Another counter argument, one that is computationally intractable, is that we would expect to see “shortcuts” in our evolutionary history. Picture our history as a computer program producing humans, and the effect of The Youngess Problem is a compression algorithm attempting to shorten down the program to a minimum size in time. One would expect a compressed history to contain sudden shortcuts that leads to implausible highly complex observers given their time to evolve.

The counter-counter argument is that probabilities of these events can only be found, unless there are some mathematical proofs, by building an accurate simulation of evolution and run it forward many times, something that currently is not feasible on a large scale. If The Youngness Problem is real, then we would expect to see this by running enough computer simuations. You would also need to account for parallel Everett branches in the simulation, which makes it even harder.

Summary

There is a possible way, in principle, to justify how super heroes appear in a fictional universe, if that universe is loosely based on physical laws. My motivation is not to work out a scientific theory, but to build a story where super heroes are common in a universe similar to ours.

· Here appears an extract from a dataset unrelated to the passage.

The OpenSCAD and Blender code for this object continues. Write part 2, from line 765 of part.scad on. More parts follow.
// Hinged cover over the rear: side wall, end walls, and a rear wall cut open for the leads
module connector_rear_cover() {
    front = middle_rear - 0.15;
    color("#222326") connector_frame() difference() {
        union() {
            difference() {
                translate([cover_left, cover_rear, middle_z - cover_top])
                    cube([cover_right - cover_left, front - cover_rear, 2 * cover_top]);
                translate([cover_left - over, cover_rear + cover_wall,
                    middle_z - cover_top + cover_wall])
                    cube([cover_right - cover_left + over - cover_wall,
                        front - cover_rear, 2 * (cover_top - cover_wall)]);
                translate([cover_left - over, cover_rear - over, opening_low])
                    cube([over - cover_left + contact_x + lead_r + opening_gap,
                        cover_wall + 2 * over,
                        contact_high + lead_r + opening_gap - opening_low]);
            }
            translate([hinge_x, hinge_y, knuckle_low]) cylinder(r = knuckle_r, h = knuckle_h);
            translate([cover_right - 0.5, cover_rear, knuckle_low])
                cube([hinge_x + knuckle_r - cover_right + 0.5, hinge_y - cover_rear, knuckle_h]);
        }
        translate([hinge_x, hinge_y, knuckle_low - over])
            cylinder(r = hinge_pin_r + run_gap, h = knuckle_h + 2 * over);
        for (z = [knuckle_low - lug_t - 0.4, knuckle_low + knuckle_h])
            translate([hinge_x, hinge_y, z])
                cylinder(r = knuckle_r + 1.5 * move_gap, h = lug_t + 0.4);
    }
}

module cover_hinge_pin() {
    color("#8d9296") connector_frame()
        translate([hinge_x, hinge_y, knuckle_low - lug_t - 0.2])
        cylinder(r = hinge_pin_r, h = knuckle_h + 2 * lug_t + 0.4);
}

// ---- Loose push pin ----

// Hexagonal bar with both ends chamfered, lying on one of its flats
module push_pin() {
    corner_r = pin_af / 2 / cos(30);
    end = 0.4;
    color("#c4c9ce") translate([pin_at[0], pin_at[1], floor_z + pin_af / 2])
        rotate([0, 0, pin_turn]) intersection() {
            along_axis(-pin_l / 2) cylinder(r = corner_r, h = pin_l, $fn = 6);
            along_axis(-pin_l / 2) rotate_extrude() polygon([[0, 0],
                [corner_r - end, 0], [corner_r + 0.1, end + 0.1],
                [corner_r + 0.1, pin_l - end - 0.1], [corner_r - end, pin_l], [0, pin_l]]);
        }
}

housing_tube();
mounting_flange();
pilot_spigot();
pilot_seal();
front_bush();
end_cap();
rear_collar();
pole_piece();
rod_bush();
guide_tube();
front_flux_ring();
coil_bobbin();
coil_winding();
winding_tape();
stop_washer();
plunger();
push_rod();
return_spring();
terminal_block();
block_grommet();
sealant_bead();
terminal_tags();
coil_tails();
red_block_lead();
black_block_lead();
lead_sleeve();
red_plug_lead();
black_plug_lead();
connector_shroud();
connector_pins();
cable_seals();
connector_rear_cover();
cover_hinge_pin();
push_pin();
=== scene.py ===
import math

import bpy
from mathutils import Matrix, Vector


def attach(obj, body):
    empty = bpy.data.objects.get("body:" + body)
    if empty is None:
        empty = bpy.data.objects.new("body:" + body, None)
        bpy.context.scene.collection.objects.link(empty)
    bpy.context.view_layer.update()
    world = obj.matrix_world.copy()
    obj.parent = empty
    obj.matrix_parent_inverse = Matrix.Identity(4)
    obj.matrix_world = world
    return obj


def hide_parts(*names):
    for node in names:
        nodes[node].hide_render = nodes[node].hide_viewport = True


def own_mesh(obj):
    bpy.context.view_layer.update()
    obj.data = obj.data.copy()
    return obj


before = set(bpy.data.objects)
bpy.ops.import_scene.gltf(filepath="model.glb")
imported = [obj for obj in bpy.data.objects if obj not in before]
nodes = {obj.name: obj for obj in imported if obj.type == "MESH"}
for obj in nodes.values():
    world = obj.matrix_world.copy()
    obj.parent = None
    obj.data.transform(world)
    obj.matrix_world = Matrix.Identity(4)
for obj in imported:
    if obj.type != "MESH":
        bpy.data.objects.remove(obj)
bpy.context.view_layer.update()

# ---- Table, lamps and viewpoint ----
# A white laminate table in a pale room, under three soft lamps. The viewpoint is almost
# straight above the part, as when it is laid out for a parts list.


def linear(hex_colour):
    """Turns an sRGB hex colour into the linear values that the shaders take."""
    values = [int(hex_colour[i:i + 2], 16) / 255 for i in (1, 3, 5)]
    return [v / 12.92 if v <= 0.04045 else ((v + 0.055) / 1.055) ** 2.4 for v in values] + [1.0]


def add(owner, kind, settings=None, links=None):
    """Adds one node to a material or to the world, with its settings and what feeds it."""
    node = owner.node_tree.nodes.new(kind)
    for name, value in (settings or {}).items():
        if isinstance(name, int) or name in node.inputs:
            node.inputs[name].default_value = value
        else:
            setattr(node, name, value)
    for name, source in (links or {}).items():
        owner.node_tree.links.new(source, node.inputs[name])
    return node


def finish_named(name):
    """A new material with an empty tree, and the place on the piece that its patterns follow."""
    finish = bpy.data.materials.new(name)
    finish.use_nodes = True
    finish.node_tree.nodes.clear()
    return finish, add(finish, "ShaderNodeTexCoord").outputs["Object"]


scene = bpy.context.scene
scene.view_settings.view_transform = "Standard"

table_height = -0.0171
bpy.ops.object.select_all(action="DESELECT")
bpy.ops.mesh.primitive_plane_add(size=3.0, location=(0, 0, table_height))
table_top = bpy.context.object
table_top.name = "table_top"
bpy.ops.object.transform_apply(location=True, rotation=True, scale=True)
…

Microstates counter and counter-counter argument

The counter argument of thermal equilibrium goes like this: There are more microstates in a universe where the average temperature is e.g. 10K instead of 2.7K (K = Kelvin). If the effect of the Youngness Problem was real, you would expect to see a higher average temperature because most pocket universes would be in that state.

For a fictional universe, you can just raise the average temperature to 10K. This would probably not have any visual effect. You can explain why it is not something like 100K by it would lead to a too high temperature in the early universe which would reduce the number of self-aware observers.